We partnered with The Daily Mile Foundation to launch The Daily Mile USA, a free, school-based program that encourages children to run or jog for fifteen minutes every day to improve their health, concentration, and learning. The Daily Mile USA offers schools and their students a program that is easy to implement and use. We are working with The Daily Mile Foundation to improve the health and wellbeing of children, while identifying and understanding the connections between physical activity and improved academic, behavioral and health outcomes in students.
Together, we are building a community who prioritizes physical activity in educational environments across America.
Our Next Move
We are working with community partners and educators to bring the program to schools across Washington state and beyond. We are continuing to evaluate the impact of The Daily Mile, the role of physical activity during the school day, and the connections between physical activity and positive academic, behavioral, and health outcomes.

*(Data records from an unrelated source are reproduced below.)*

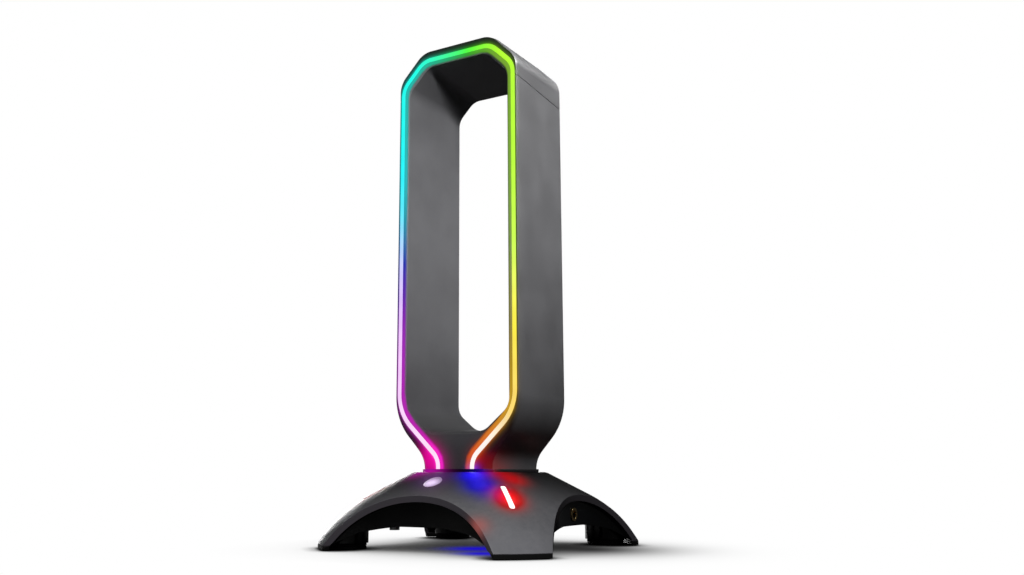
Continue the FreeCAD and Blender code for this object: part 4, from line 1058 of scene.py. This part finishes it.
def screw_tree(name):
    """Screws with cross-recessed heads, one hung at each point."""
    tree, given, out = geometry_tree(name, [
        ("Head Radius", "NodeSocketFloat", 2.8 * MM), ("Head Height", "NodeSocketFloat", 2 * MM),
        ("Shank Radius", "NodeSocketFloat", 1.5 * MM), ("Shank Length", "NodeSocketFloat", 6 * MM)])
    head = add_node(tree, "GeometryNodeMeshCylinder",
                    {"Vertices": 40, "Radius": given["Head Radius"], "Depth": given["Head Height"]})
    head_middle = part_way_up(tree, given["Head Height"], -0.5)
    lowered = add_node(tree, "GeometryNodeTransform",
                       {"Geometry": head.outputs[0], "Translation": head_middle})
    long_side = maths(tree, "MULTIPLY", given["Head Radius"], 1.15)
    narrow = maths(tree, "MULTIPLY", given["Head Radius"], 0.26)
    foot = part_way_up(tree, given["Head Height"], -1.0)
    slots = []
    for wide, deep in ((long_side, narrow), (narrow, long_side)):
        size = add_node(tree, "ShaderNodeCombineXYZ", {0: wide, 1: deep, 2: given["Head Height"]})
        cube = add_node(tree, "GeometryNodeMeshCube", {"Size": size.outputs[0]})
        slots.append(add_node(tree, "GeometryNodeTransform",
                              {"Geometry": cube.outputs[0], "Translation": foot}).outputs[0])
    recess = add_node(tree, "GeometryNodeMeshBoolean", operation="DIFFERENCE", solver="EXACT")
    feed(tree, recess.inputs["Mesh 1"], lowered.outputs[0])
    for slot in slots:
        tree.links.new(slot, recess.inputs["Mesh 2"])
    shank = add_node(tree, "GeometryNodeMeshCylinder",
                     {"Vertices": 24, "Radius": given["Shank Radius"], "Depth": given["Shank Length"]})
    shank_middle = part_way_up(tree, given["Shank Length"], 0.5)
    raised = add_node(tree, "GeometryNodeTransform",
                      {"Geometry": shank.outputs[0], "Translation": shank_middle})
    screw = add_node(tree, "GeometryNodeJoinGeometry")
    tree.links.new(recess.outputs[0], screw.inputs[0])
    tree.links.new(raised.outputs[0], screw.inputs[0])
    spread = add_node(tree, "GeometryNodeInstanceOnPoints",
                      {"Points": given["Geometry"], "Instance": screw.outputs[0]})
    end_tree(tree, spread.outputs[0], given["Material"], out, smooth=False)
    return tree


def contact_tree(name):
    """A row of thin spring contacts."""
    tree, given, out = geometry_tree(name, [
        ("Count", "NodeSocketInt", 4), ("First", "NodeSocketVector", (0, 0, 0)),
        ("Pitch", "NodeSocketVector", (0, CONTACT_PITCH, 0)), ("Size", "NodeSocketVector", CONTACT_SIZE)])
    row = add_node(tree, "GeometryNodeMeshLine",
                   {"Count": given["Count"], "Start Location": given["First"], "Offset": given["Pitch"]},
                   mode="OFFSET")
    strip = add_node(tree, "GeometryNodeMeshCube", {"Size": given["Size"]})
    spread = add_node(tree, "GeometryNodeInstanceOnPoints",
                      {"Points": row.outputs[0], "Instance": strip.outputs[0]})
    end_tree(tree, spread.outputs[0], given["Material"], out, smooth=False)
    return tree


def loop_path(settings):
    """The loop's middle line as an open curve, with the rounding wanted at each corner."""
    low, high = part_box("column_light_guide")
    right = loop_corners(settings)
    points = [(-across, up, rounding) for across, up, rounding in reversed(right)] + right
    curve = bpy.data.curves.new("light_loop_path", "CURVE")
    curve.dimensions = "3D"
    spline = curve.splines.new("POLY")
    spline.points.add(len(points) - 1)
    for point, (across, up, _) in zip(spline.points, points):
        point.co = (across, (low.y + high.y) / 2, up, 1)
    return curve, [rounding for _, _, rounding in points]


# ---------------------------------------------------------------- operators

class BuildColumn(bpy.types.Operator):
    """Build the column: its shell, the cap with its slanted seam, the window liner and the back cover."""
    bl_idname = "headphone_stand.column"
    bl_label = "Column"

    def execute(self, context):
        smoothed_piece("column_outer_shell", "outer_shell_finished", "satin_shell", 0.35 * MM)
        smoothed_piece("column_top_cap", "top_cap_finished", "satin_shell", 0.35 * MM)
        smoothed_piece("column_inner_liner", "inner_liner_finished", "satin_shell", 0.25 * MM)
        smoothed_piece("column_back_cover", "back_cover_finished", "satin_shell", 0.3 * MM)
        return {"FINISHED"}


class BuildCollar(bpy.types.Operator):
    """Build the thin collar round the foot of the neck."""
    bl_idname = "headphone_stand.collar"
    bl_label = "Neck collar"

    def execute(self, context):
        smoothed_piece("neck_collar", "neck_collar_finished", "satin_base", 0.2 * MM)
        return {"FINISHED"}


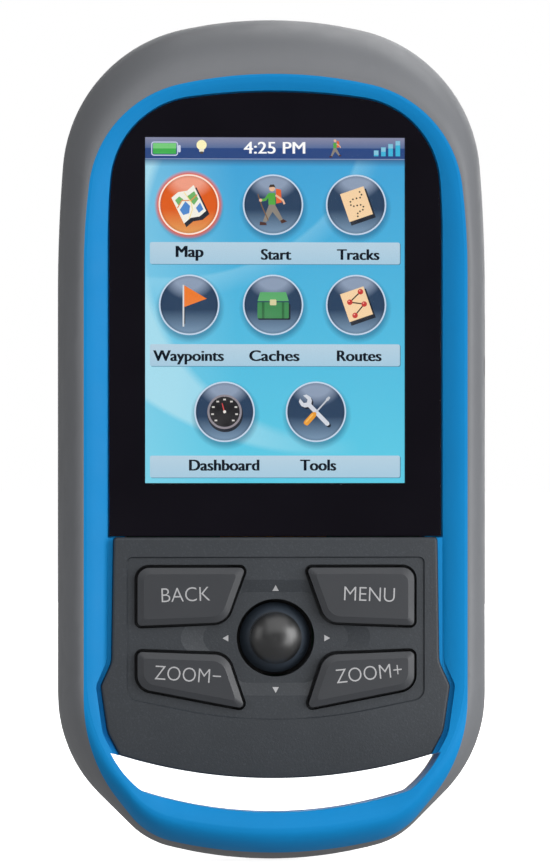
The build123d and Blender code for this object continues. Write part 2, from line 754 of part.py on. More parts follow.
def key_switches():
    """Four dome switches on the board, one behind each key."""
    group = []
    for name in KEYS:
        c = key_centre(name)
        x, z = c.X, c.Y
        can = block((x - 2.2, x + 2.2), (BOARD_FRONT_Y - 1.2, BOARD_FRONT_Y), (z - 2.2, z + 2.2))
        dome = rod(1.1, (x, z), (BOARD_FRONT_Y - 1.7, BOARD_FRONT_Y - 1.2))
        group.append(one(can + dome))
    return Compound(children=group)


# ---------------------------------------------------------------- joystick
def on_sphere(radius, degrees):
    """(distance from the axis, depth) of a point on a ball about the joystick's pivot."""
    a = math.radians(degrees)
    return radius * math.sin(a), STICK_PIVOT_Y - radius * math.cos(a)


def joystick_cap():
    """The domed cap, moulded in one with the ball-shaped skirt that fills the well."""
    bore = STEM_R + RUNNING
    inner_r = SKIRT_R - SKIRT_THICK
    bore_end = STEM_TOP_Y - 0.5
    tip, start, end = (0, FRONT_Y), *SKIRT_TURN
    foot, hem, inner_hem = on_sphere(SKIRT_R, start), on_sphere(SKIRT_R, end), on_sphere(inner_r, end)
    ceiling = on_sphere(inner_r, 22.0)
    profile = (
        Line((0, bore_end), tip)
        + ThreePointArc(tip, (CAP_R * 0.62, FRONT_Y + 0.42), (CAP_R, CAP_EDGE_Y))
        + Line((CAP_R, CAP_EDGE_Y), foot)
        + ThreePointArc(foot, on_sphere(SKIRT_R, (start + end) / 2), hem)
        + Line(hem, inner_hem)
        + ThreePointArc(inner_hem, on_sphere(inner_r, 38.0), ceiling)
        + Line(ceiling, (bore, ceiling[1]))
        + Line((bore, ceiling[1]), (bore, bore_end))
        + Line((bore, bore_end), (0, bore_end))
    )
    return Pos(0, 0, STICK_Z) * revolve(make_face(profile), Axis.Y)


def joystick_stem():
    """The stem, with a ball at the pivot and a cross pin along Z that turns in the gimbal."""
    body = rod(STEM_R, (0, STICK_Z), (STEM_TOP_Y, STICK_PIVOT_Y))
    body += Pos(0, STICK_PIVOT_Y, STICK_Z) * Sphere(STEM_R + RUNNING)
    body += Pos(0, STICK_PIVOT_Y, STICK_Z) * Cylinder(PIN_R, 5.2)
    return body


def joystick_gimbal():
    """The ring between the stem and the socket: the stem turns in it, and it turns in the socket."""
    half = GIMBAL_THICK / 2
    body = rod(GIMBAL_R, (0, STICK_Z), (STICK_PIVOT_Y - half, STICK_PIVOT_Y + half))
    body -= rod(GIMBAL_HOLE_R, (0, STICK_Z), (STICK_PIVOT_Y - CLEAR, STICK_PIVOT_Y + CLEAR))
    body -= Pos(0, STICK_PIVOT_Y, STICK_Z) * Cylinder(PIN_R + RUNNING, 8)
    for side in (-1, 1):
        pin = Rot(0, 90, 0) * Cylinder(PIN_R, 1.6)
        body += Pos(side * (GIMBAL_R + 0.5), STICK_PIVOT_Y, STICK_Z) * pin
    return body


def joystick_socket():
    """The housing of the joystick on the board, with the bearings of the gimbal's pins."""
    half, floor_y = SOCKET_HALF_W, BOARD_FRONT_Y + 0.7
    body = block((-half, half), (SOCKET_FRONT_Y, floor_y + 0.2), (STICK_Z - half, STICK_Z + half))
    body -= rod(SOCKET_BORE_R, (0, STICK_Z), (SOCKET_FRONT_Y - CLEAR, floor_y))
    body -= Pos(0, STICK_PIVOT_Y, STICK_Z) * Rot(0, 90, 0) * Cylinder(PIN_R + RUNNING, 9.0)
    return body


# ---------------------------------------------------------------- electronics
def main_board():
    body = slab(outline(*BOARD, 0.76, 1), BOARD_FRONT_Y, BOARD_BACK_Y)
    half = SOCKET_HALF_W + RUNNING
    through = (BOARD_FRONT_Y - 1, BOARD_BACK_Y + 1)
    return body - block((-half, half), through, (STICK_Z - half, STICK_Z + half))


def board_chips():
    chips = [
        block((x - w / 2, x + w / 2), (BOARD_BACK_Y, BOARD_BACK_Y + CHIP_H), (z - h / 2, z + h / 2))
        for x, z, w, h in CHIPS
    ]
    return Compound(children=[one(c) for c in chips])


def rf_shield():
    """The folded metal lid over the chips."""
    inside = [(low + SHEET, high - SHEET) for low, high in (SHIELD_X, SHIELD_Z)]
    body = block(SHIELD_X, (BOARD_BACK_Y, BOARD_BACK_Y + SHIELD_H), SHIELD_Z)
    return body - block(inside[0], (BOARD_BACK_Y - 1, BOARD_BACK_Y + SHIELD_H - SHEET), inside[1])


def beeper():
    x, z = ROUND_PARTS
    return rod(BEEPER_R, (-x, z), (BOARD_BACK_Y, BOARD_BACK_Y + BEEPER_H))


def backup_cell():
    return rod(BACKUP_R, ROUND_PARTS, (BOARD_BACK_Y, BOARD_BACK_Y + BACKUP_H))


def usb_socket():
    """A five-pin mini socket at the board's edge, open towards the side."""
    back, front = SOCKET_X
    low, high = BOARD_BACK_Y, BOARD_BACK_Y + SOCKET_H
    half, inner = SOCKET_HALF_L, SOCKET_HALF_L - SOCKET_WALL
    body = block(SOCKET_X, (low, high), (USB_Z - half, USB_Z + half))
    mouth = (low + SOCKET_WALL, high - SOCKET_WALL)
    body -= block((back + 2.0, front + 1.0), mouth, (USB_Z - inner, USB_Z + inner))
    body += block((back + 1.9, front - 1.4), (low + 1.5, low + 2.3), (USB_Z - 2.4, USB_Z + 2.4))
    return body


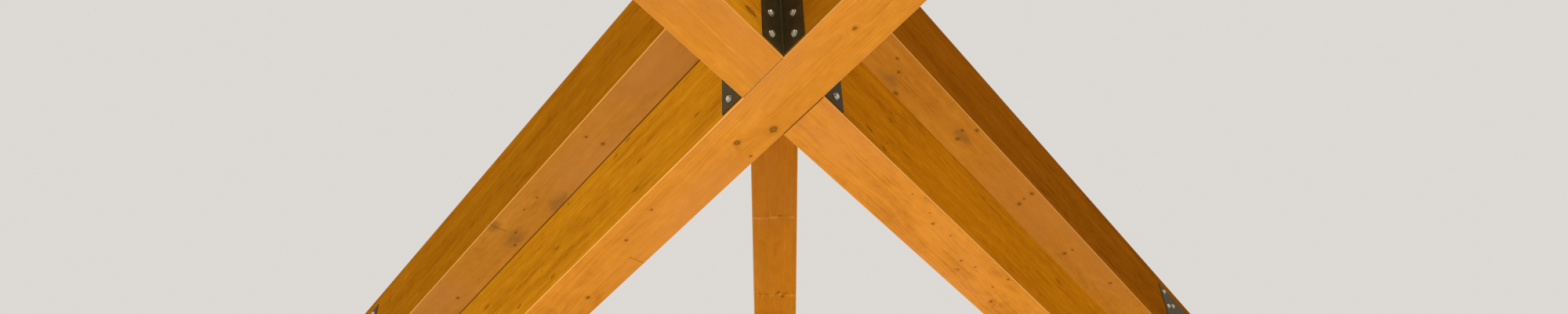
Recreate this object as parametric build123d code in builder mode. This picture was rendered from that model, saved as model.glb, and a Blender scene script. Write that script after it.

After an initial pilot study, we found The Daily Mile is logistically feasible for elementary teachers in the United States. We also identified small improvements in standardized academic performance measures focused on mathematics, however, additional research is required to validate these observations. Efforts are now focused on investigating the sustainability and impact of The Daily Mile in remote, in-person, and hybrid learning environments, as well as removing barriers so every student can participate.